Bruckner es un wagneriano sin remedio y aunque no llega a su genialidad, se acerca mucho a esa dimensión ciclópea de los temas, sus engarces, sus repeticiones y su extensión, a veces innecesaria, para llegar a la conclusión final. Se ha dicho que, sobre todo, la Tercera Sinfonía en Re menor se considera la más wagneriana, quizá porque está dedicada el compositor de Parsifal. Pero, a partir del momento que conoce al patriarca de la música alemana -cuando ya había escrito la dubitativa primera sinfonía- la influencia es intensa, aunque hay hondas diferencias, no sólo en manera de expresar las ideas, sino en buscarle soluciones de comprensión universal, no exclusivamente germánica. Así la Segunda, estrenada en 1873, muestra ya claridades y grandiosidades líricas que marcan un camino, el que llega a la inacabada Novena, de la que mostré mi admiración por la "magistral lección interpretativa de Barenboim, extrayendo todo el juego musical y dramático a un conjunto tan robusto como la Staatskapelle Berlin". Señalé con el vigor con el que desarrolló el primer movimiento, Solemne misterioso, con su riqueza contrapuntística y su grandiosidad orquestal, así como la forma de abordar el Scherzo, disonante y un tanto aquelárrico y de qué manera se abismó en esa oración final del Adagio, con la serenidad que da el Re mayor, muriendo en unas últimas notas que quedan en vilo, como si esperase la respuesta de su Sumor Hacedor. Fue uno de los muchos momentos inolvidables que nos ha dejado Barenboim con su acercamiento en profundidad a Bruckner.

Hoy y mañana concluye un ciclo histórico en el Festival -pese a que diversas sinfonías del austriaco se han interpretado a lo largo de estos 60 años-, porque nos ha abierto, con la homogeneidad de ese gran conjunto que es la Staatskapelle Berlin, un mundo, no siempre expedito para muchos, incluso cerrado o aparentemente distante para el auditorio convencional. Y lo ha hecho el director argentino con el talento, la minuciosidad, la hondura y la emoción interna que exige la obra del austriaco.
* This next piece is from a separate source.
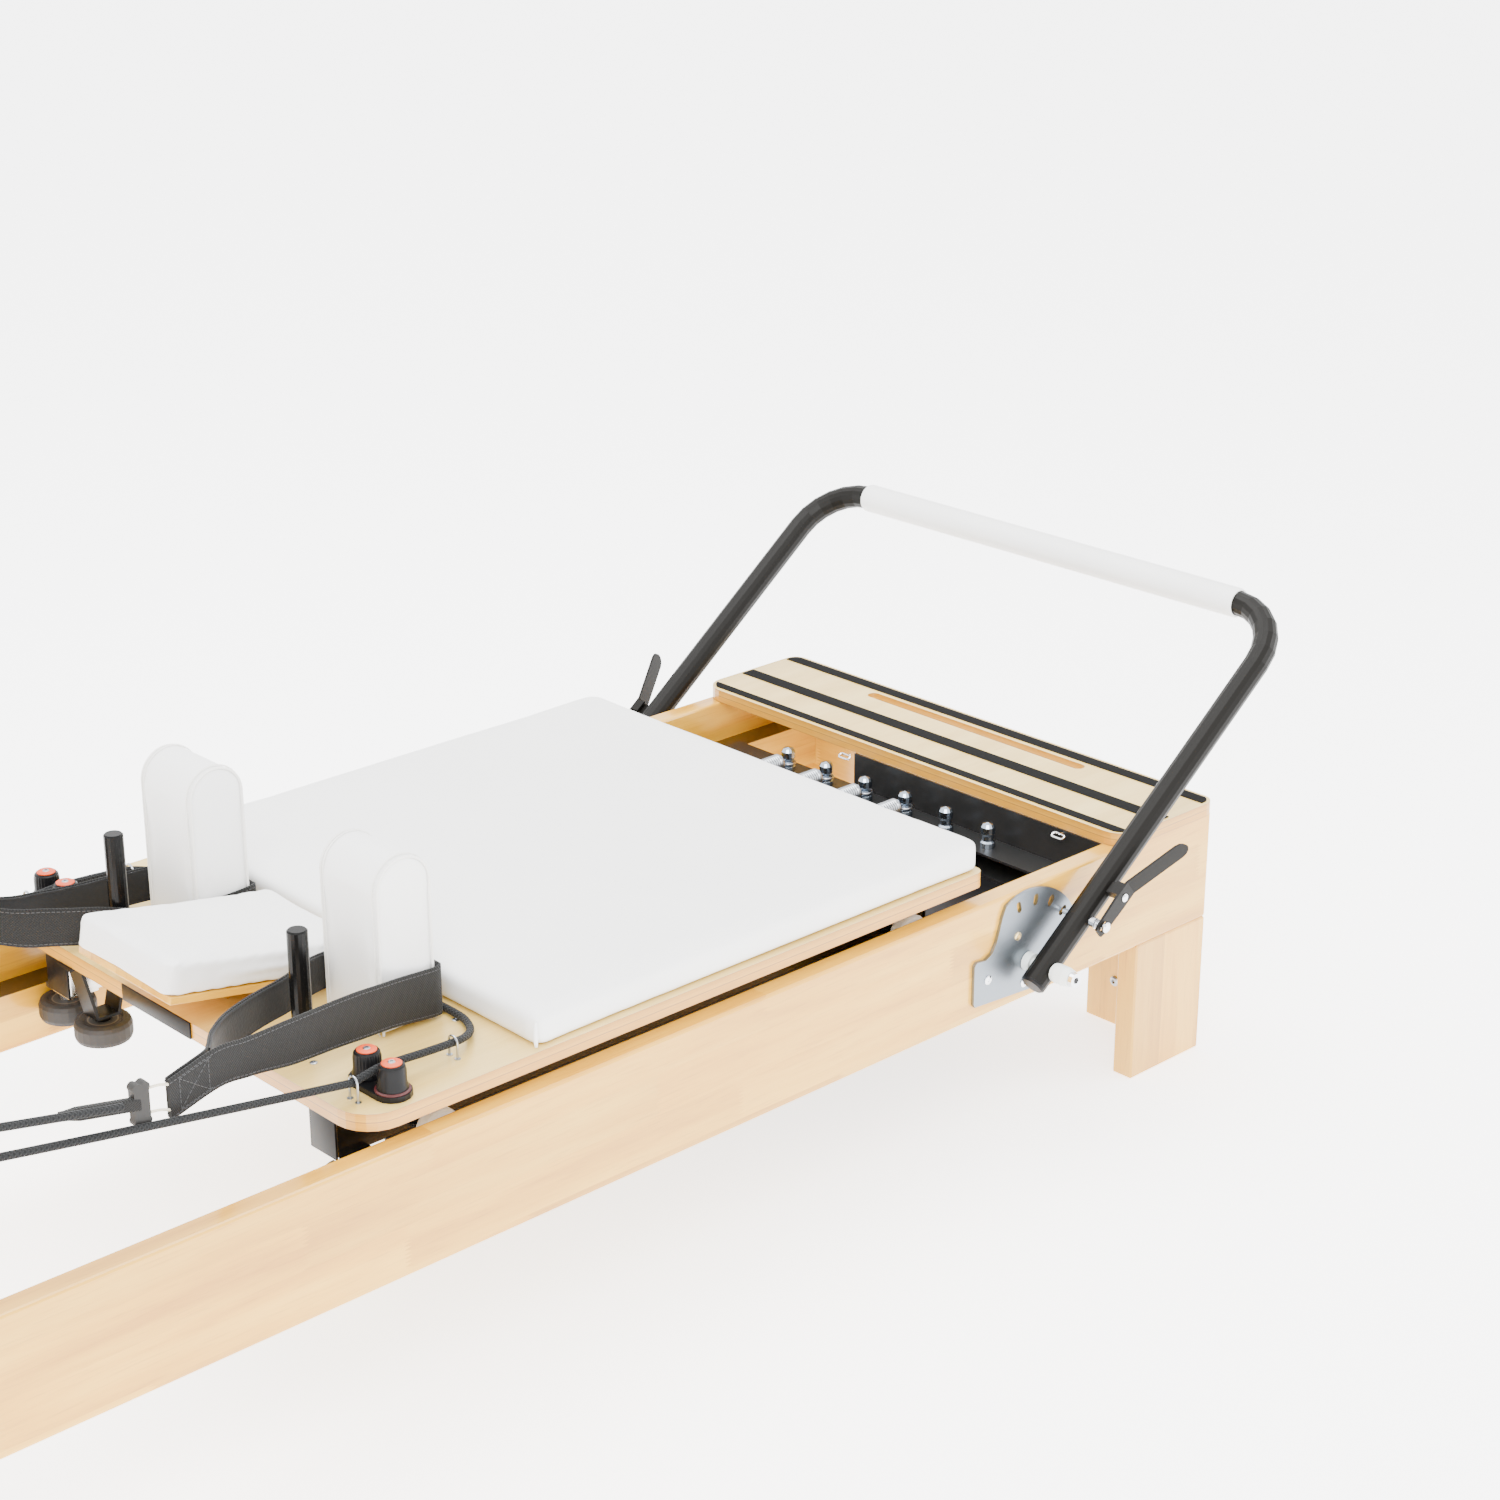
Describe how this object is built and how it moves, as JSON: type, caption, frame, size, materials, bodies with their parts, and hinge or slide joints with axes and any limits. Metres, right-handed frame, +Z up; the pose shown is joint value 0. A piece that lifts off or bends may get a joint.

Por todo lo que ha significado -y espero que siga significando- la presencia de Barenboim en el Festival de Granada tenemos que rendirle un homenaje de gratitud a quien nos ha acercado, con la maestría y rotundidad de su talento, a las grandes obras sinfónicas de todos los tiempos -no sólo en su etapa con la Staatskapelle, sino que en 1981, con la Orquesta de París, nos deslumbró con Debussy, Wagner y Berlioz- y al piano universal que sólo grandes intérpretes como él pueden ofrecernos en toda su honda y perfecta dimensión. Barenboim es uno de los músicos más completos del panorama actual. Ha triunfado en todos los ámbitos, incluyendo el operístico, con sus concepciones de las óperas de Wagner que ha causado sensación hasta en el exigente festival de Bayreut. Por todo ello ha sido un lujo tenerlo como pianista y como director invitado estos ochos años en el Festival de Granada, que tendrá muy difícil rellenar ese hueco de los programas en una cita en la que el nombre de Barenboim es una garantía de calidad y de éxito asegurado.